**WHAT THIS TASK INVOLVES**
Only the lines between the line with "frame_bushes();" and the line with "obj.matrix_world = world", together with those two lines themselves, are to be copied exactly.

**INFORMATION PROVIDED**

++++++++

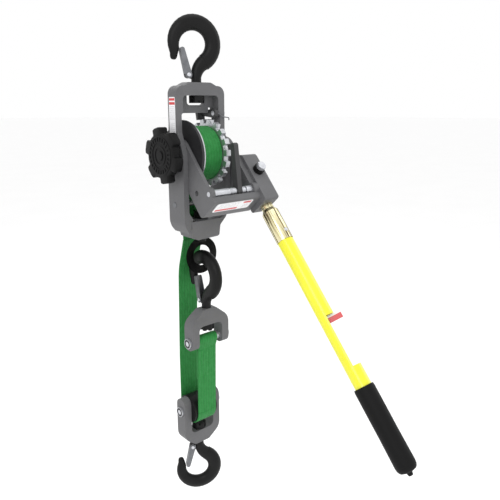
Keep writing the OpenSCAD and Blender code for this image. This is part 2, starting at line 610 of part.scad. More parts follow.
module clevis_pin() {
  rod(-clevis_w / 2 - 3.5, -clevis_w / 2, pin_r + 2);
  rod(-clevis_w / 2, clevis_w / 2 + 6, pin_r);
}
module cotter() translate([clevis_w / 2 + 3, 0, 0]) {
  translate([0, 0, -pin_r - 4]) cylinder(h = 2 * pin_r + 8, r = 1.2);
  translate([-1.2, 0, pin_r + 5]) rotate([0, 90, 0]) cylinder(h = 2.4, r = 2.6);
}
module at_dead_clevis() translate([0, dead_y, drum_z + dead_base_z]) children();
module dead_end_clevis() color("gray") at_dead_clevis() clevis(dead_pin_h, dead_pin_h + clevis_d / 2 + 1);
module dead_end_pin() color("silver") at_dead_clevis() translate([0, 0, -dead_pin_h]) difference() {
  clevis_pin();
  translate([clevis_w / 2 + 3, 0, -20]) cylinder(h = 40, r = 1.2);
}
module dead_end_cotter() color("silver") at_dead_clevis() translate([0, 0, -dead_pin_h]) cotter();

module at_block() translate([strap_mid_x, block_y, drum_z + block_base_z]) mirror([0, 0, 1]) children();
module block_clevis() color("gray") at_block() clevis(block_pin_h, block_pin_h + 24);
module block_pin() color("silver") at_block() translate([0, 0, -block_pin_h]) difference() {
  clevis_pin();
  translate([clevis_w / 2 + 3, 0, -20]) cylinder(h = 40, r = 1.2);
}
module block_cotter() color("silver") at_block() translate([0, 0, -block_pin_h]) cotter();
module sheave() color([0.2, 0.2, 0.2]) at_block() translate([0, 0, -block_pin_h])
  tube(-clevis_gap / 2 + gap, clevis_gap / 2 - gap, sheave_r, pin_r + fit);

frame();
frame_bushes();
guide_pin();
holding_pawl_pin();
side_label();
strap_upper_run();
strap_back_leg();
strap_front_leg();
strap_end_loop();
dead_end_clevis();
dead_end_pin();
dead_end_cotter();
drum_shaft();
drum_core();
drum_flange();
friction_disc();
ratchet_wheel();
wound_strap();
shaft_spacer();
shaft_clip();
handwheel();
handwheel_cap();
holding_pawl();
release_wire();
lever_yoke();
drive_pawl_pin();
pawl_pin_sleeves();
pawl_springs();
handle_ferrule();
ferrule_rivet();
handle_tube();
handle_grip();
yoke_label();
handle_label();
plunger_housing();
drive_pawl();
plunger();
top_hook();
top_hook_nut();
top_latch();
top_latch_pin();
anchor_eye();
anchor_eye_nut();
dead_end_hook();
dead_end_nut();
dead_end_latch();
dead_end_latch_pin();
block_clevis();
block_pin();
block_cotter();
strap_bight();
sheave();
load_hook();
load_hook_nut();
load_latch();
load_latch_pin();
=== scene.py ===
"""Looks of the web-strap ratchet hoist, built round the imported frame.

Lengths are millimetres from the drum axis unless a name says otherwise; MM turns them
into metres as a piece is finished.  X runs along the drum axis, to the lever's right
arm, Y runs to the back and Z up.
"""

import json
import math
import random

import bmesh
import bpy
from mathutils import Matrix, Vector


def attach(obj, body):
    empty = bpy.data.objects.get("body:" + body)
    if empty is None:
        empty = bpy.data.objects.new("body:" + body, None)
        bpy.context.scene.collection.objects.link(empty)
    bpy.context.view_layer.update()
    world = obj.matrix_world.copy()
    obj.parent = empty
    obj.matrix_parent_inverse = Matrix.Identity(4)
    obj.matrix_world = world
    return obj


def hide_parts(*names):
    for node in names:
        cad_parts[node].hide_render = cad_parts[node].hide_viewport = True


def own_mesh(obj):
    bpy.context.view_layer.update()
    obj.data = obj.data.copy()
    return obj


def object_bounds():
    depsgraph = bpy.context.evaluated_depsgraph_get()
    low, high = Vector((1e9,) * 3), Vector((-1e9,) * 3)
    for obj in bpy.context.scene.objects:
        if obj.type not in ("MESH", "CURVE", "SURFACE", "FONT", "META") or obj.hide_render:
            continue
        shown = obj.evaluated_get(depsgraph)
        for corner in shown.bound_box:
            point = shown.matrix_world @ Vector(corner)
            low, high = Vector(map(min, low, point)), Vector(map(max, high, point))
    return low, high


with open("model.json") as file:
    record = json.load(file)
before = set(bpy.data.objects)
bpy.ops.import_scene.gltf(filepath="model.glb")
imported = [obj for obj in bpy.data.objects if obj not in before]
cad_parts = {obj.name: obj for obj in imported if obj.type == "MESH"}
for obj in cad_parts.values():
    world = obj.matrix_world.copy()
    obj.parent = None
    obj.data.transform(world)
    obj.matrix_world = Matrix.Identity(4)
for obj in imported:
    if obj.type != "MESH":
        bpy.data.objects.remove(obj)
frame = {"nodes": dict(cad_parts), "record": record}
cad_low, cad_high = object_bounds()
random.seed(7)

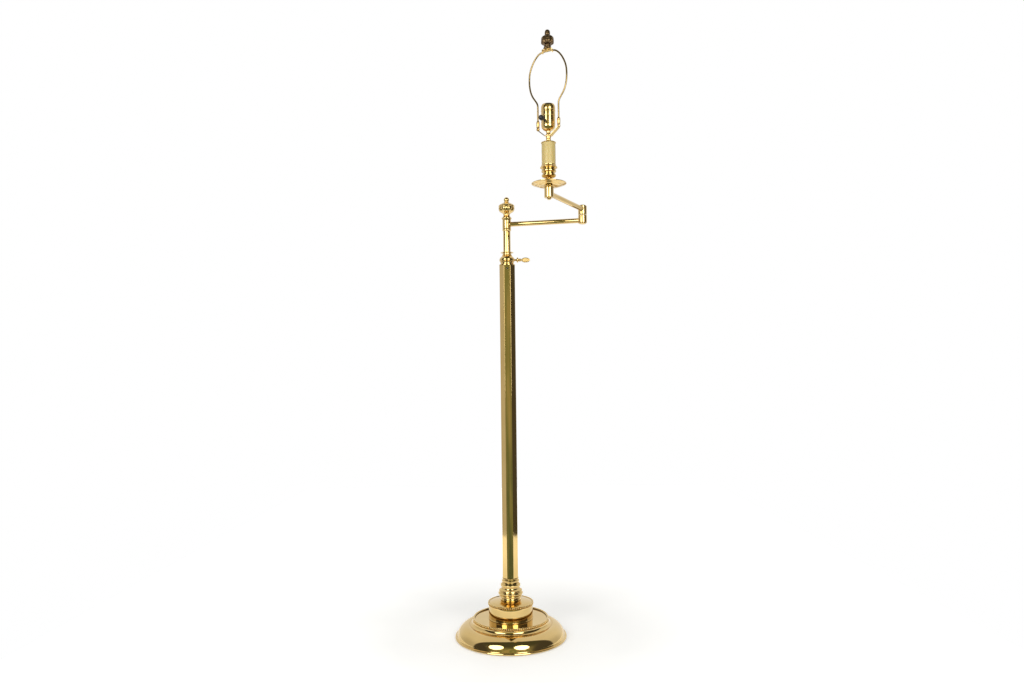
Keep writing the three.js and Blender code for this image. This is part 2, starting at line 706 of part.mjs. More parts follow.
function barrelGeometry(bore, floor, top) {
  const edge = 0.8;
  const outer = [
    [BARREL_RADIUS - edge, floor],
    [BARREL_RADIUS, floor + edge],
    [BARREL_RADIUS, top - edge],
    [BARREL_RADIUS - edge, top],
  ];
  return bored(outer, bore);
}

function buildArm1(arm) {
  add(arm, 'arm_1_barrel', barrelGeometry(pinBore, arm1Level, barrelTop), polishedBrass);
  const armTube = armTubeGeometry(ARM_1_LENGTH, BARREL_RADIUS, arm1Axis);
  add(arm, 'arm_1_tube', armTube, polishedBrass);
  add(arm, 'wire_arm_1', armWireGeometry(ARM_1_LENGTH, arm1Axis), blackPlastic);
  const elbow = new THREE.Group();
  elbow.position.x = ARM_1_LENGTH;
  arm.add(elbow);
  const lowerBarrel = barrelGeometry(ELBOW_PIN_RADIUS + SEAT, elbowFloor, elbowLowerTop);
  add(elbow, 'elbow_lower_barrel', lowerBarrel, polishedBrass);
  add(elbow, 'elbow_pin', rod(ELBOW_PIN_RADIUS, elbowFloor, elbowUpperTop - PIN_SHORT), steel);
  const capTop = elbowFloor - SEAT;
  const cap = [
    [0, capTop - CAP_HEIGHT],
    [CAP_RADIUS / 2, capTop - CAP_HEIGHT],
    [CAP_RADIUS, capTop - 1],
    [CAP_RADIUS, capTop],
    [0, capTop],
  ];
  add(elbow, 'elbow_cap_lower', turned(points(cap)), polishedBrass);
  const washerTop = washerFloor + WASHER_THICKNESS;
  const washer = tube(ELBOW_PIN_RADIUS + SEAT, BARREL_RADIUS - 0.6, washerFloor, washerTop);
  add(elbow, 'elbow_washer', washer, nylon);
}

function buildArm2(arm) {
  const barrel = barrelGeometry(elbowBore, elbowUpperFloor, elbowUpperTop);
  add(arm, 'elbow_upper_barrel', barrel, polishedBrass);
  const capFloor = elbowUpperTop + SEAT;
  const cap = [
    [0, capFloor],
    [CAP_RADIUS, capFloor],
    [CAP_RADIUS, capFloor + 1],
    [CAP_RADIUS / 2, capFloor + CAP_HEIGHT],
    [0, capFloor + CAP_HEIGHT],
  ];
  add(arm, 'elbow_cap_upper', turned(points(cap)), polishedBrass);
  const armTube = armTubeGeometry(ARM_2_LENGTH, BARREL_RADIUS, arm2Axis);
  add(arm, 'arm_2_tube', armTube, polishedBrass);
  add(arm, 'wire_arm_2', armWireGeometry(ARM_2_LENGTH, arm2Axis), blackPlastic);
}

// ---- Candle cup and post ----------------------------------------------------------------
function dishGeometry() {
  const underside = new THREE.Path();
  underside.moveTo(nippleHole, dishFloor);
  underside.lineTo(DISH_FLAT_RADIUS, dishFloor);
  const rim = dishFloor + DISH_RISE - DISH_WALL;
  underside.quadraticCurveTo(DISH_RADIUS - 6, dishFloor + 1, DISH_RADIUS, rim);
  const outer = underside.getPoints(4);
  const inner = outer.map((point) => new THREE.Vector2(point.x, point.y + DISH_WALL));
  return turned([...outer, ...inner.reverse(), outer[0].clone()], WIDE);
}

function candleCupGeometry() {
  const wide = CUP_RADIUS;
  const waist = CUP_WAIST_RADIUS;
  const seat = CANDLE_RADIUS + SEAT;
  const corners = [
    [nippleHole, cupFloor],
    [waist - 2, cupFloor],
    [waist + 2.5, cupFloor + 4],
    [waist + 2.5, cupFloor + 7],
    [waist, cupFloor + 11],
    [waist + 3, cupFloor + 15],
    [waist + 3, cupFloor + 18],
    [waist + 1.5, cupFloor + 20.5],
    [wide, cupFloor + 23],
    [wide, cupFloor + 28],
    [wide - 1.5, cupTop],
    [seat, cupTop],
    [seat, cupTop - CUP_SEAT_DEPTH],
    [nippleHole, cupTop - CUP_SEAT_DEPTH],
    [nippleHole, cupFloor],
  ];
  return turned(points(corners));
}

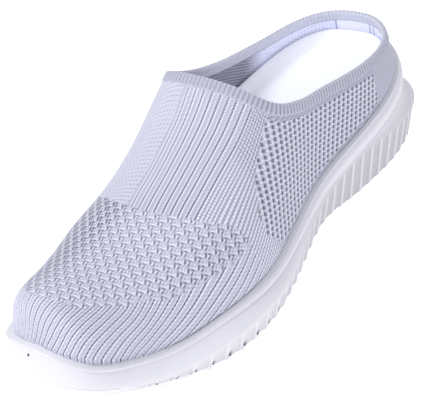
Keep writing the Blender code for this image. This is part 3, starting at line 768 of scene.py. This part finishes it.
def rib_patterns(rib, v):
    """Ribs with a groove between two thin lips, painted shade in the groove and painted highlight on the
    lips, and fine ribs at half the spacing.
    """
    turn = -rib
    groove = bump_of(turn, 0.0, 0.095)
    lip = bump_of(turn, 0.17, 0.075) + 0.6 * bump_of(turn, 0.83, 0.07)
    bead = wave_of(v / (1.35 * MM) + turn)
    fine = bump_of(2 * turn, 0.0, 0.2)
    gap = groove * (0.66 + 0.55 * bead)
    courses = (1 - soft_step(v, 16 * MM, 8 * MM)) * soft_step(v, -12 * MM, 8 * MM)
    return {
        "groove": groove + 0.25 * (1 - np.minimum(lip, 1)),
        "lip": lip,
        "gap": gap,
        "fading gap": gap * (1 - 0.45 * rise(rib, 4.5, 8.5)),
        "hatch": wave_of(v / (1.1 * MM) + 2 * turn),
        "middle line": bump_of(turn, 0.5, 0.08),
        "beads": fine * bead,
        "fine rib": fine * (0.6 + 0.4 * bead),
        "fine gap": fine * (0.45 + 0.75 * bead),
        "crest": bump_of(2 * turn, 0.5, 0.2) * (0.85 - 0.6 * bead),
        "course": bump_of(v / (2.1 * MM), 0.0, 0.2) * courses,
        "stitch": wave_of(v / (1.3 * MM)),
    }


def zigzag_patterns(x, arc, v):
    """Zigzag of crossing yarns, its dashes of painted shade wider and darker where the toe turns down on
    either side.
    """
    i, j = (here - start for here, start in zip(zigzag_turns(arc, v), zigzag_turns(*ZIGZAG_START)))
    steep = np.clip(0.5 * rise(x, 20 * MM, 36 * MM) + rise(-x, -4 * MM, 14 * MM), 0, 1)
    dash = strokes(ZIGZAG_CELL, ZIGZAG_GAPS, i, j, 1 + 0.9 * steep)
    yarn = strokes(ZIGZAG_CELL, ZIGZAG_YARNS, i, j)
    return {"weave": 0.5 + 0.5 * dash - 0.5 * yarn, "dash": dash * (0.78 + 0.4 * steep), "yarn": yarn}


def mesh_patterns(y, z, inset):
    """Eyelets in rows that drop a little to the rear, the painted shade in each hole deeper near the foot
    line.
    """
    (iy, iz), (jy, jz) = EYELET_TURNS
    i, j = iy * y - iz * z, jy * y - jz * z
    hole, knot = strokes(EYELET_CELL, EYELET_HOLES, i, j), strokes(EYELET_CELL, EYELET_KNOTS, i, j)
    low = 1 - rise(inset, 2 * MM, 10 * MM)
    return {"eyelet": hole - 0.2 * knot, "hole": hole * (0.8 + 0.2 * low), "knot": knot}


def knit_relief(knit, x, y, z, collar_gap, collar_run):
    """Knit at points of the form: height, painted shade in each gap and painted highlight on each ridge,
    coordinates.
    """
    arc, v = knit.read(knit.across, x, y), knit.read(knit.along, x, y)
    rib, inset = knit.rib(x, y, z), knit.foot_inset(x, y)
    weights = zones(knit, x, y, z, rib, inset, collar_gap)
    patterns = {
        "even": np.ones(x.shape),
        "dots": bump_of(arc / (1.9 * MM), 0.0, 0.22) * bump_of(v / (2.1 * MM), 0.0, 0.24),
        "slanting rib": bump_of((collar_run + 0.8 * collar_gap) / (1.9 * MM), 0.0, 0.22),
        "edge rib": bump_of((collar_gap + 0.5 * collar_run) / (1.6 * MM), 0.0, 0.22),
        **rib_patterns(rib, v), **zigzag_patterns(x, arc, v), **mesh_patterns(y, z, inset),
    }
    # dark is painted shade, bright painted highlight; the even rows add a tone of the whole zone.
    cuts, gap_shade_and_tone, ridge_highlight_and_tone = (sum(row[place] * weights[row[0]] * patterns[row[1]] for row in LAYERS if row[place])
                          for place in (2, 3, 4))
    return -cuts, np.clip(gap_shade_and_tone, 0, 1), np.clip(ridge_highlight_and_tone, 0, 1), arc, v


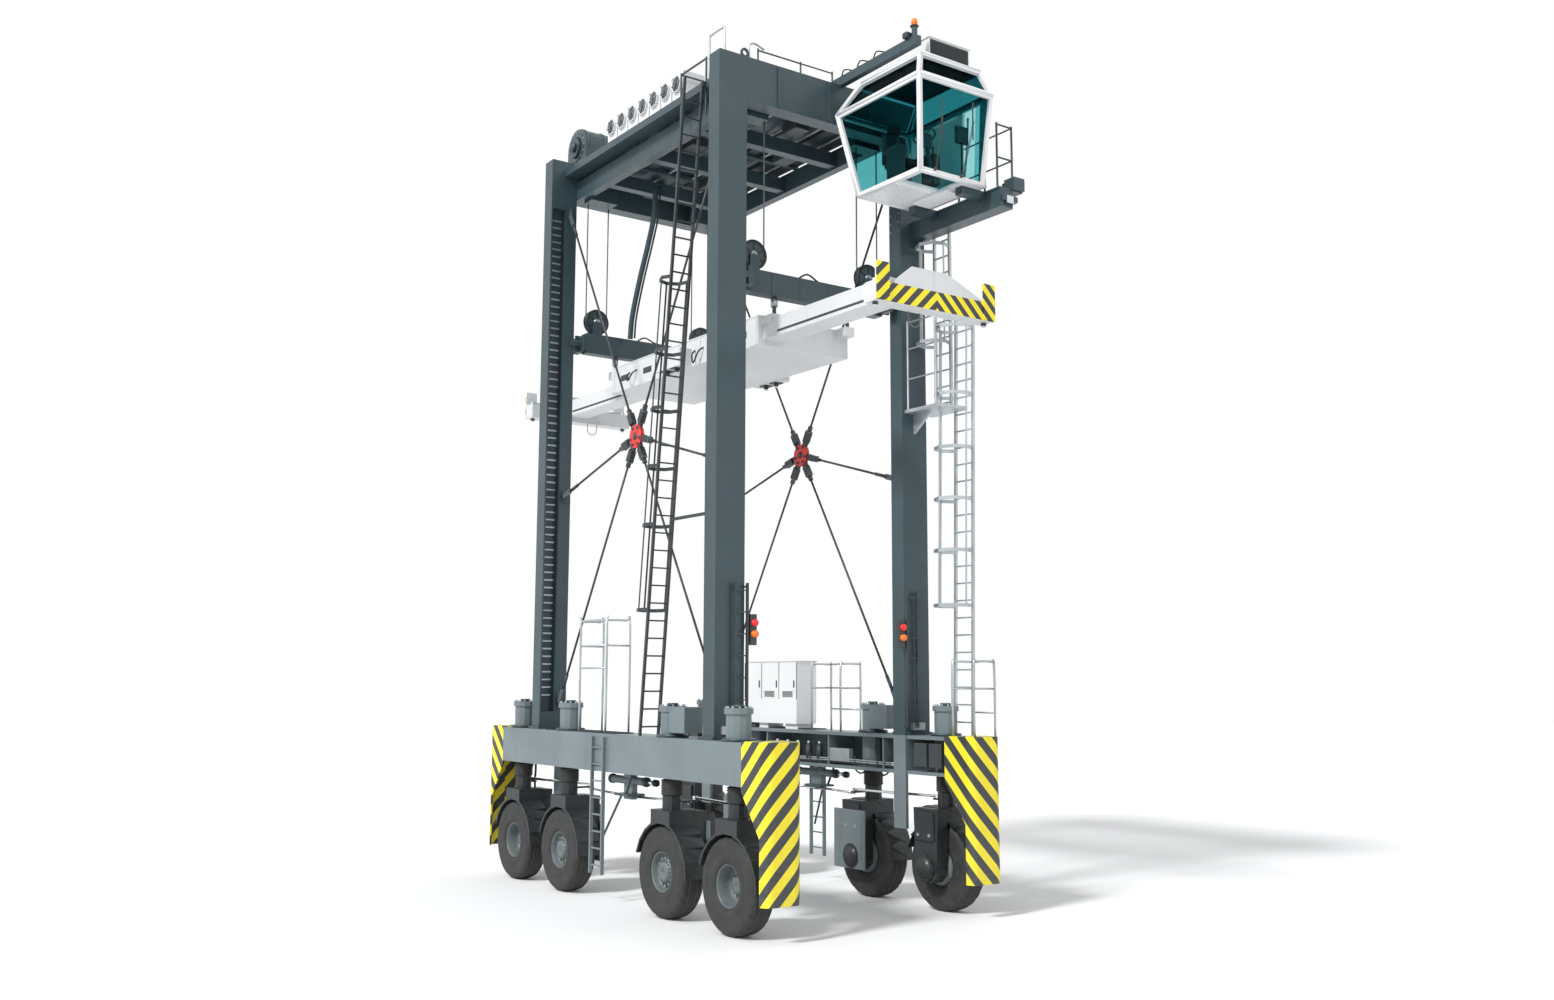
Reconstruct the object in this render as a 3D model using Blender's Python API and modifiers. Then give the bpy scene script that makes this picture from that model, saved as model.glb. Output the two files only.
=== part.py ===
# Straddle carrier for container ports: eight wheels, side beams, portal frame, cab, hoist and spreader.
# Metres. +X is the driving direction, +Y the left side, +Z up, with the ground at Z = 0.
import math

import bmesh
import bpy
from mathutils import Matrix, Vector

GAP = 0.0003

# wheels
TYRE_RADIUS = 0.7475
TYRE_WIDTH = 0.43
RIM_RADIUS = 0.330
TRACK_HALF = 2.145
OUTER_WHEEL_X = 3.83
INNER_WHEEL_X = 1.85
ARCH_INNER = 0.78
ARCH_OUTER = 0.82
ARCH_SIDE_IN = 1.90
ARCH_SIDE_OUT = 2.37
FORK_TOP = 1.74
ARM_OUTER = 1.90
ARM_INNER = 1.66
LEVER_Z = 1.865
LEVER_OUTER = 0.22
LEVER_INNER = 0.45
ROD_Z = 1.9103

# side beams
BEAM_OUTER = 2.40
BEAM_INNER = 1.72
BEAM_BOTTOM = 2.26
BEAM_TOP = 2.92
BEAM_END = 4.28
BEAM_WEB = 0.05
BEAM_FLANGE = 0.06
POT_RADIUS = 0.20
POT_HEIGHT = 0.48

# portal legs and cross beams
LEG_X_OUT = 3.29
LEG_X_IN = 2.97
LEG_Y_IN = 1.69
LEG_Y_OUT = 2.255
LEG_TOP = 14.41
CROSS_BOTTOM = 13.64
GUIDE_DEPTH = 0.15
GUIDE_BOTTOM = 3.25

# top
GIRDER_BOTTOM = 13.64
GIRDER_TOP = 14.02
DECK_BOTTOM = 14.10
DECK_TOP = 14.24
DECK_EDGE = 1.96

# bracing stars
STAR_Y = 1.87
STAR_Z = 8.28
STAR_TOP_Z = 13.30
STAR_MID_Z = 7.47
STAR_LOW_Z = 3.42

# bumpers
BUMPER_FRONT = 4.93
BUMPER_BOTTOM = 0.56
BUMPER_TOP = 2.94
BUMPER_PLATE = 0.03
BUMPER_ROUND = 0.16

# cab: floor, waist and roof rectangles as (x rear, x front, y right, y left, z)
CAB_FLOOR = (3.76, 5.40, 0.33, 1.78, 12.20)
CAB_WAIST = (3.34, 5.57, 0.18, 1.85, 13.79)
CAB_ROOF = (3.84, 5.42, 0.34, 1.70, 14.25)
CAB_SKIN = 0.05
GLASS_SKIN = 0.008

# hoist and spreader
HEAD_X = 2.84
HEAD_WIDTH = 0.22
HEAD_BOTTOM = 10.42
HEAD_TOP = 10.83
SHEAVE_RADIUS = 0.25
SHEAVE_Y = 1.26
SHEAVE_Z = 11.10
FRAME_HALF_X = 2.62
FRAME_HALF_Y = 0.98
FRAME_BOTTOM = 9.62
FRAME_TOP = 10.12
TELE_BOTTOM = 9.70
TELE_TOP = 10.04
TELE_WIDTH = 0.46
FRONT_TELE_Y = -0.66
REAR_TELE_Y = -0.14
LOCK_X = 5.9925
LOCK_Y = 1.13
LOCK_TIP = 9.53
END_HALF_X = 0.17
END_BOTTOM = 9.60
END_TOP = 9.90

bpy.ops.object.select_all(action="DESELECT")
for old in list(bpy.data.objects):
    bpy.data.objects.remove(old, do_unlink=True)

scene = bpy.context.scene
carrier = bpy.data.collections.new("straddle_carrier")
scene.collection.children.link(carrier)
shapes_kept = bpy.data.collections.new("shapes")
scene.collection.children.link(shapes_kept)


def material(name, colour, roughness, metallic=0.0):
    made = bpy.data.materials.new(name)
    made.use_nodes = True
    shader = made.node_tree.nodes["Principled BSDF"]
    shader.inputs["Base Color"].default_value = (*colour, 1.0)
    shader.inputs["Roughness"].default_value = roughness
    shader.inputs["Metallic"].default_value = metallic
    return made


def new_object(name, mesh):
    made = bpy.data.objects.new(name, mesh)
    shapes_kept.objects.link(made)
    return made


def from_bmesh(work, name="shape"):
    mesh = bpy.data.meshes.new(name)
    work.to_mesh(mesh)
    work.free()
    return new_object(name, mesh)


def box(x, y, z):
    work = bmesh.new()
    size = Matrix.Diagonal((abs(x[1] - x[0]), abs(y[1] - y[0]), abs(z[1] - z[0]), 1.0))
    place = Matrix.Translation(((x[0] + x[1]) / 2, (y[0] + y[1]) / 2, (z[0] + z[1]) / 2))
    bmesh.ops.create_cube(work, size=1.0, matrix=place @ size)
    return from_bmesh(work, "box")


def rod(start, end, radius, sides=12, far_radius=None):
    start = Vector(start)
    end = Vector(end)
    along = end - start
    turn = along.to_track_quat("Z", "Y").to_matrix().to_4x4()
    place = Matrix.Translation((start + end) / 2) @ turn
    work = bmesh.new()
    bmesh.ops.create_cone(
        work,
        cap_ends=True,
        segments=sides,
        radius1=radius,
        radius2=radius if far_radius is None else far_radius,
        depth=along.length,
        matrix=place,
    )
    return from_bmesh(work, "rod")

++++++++

**TASK OUTPUT**
frame_bushes();
guide_pin();
holding_pawl_pin();
side_label();
strap_upper_run();
strap_back_leg();
strap_front_leg();
strap_end_loop();
dead_end_clevis();
dead_end_pin();
dead_end_cotter();
drum_shaft();
drum_core();
drum_flange();
friction_disc();
ratchet_wheel();
wound_strap();
shaft_spacer();
shaft_clip();
handwheel();
handwheel_cap();
holding_pawl();
release_wire();
lever_yoke();
drive_pawl_pin();
pawl_pin_sleeves();
pawl_springs();
handle_ferrule();
ferrule_rivet();
handle_tube();
handle_grip();
yoke_label();
handle_label();
plunger_housing();
drive_pawl();
plunger();
top_hook();
top_hook_nut();
top_latch();
top_latch_pin();
anchor_eye();
anchor_eye_nut();
dead_end_hook();
dead_end_nut();
dead_end_latch();
dead_end_latch_pin();
block_clevis();
block_pin();
block_cotter();
strap_bight();
sheave();
load_hook();
load_hook_nut();
load_latch();
load_latch_pin();
=== scene.py ===
"""Looks of the web-strap ratchet hoist, built round the imported frame.

Lengths are millimetres from the drum axis unless a name says otherwise; MM turns them
into metres as a piece is finished.  X runs along the drum axis, to the lever's right
arm, Y runs to the back and Z up.
"""

import json
import math
import random

import bmesh
import bpy
from mathutils import Matrix, Vector


def attach(obj, body):
    empty = bpy.data.objects.get("body:" + body)
    if empty is None:
        empty = bpy.data.objects.new("body:" + body, None)
        bpy.context.scene.collection.objects.link(empty)
    bpy.context.view_layer.update()
    world = obj.matrix_world.copy()
    obj.parent = empty
    obj.matrix_parent_inverse = Matrix.Identity(4)
    obj.matrix_world = world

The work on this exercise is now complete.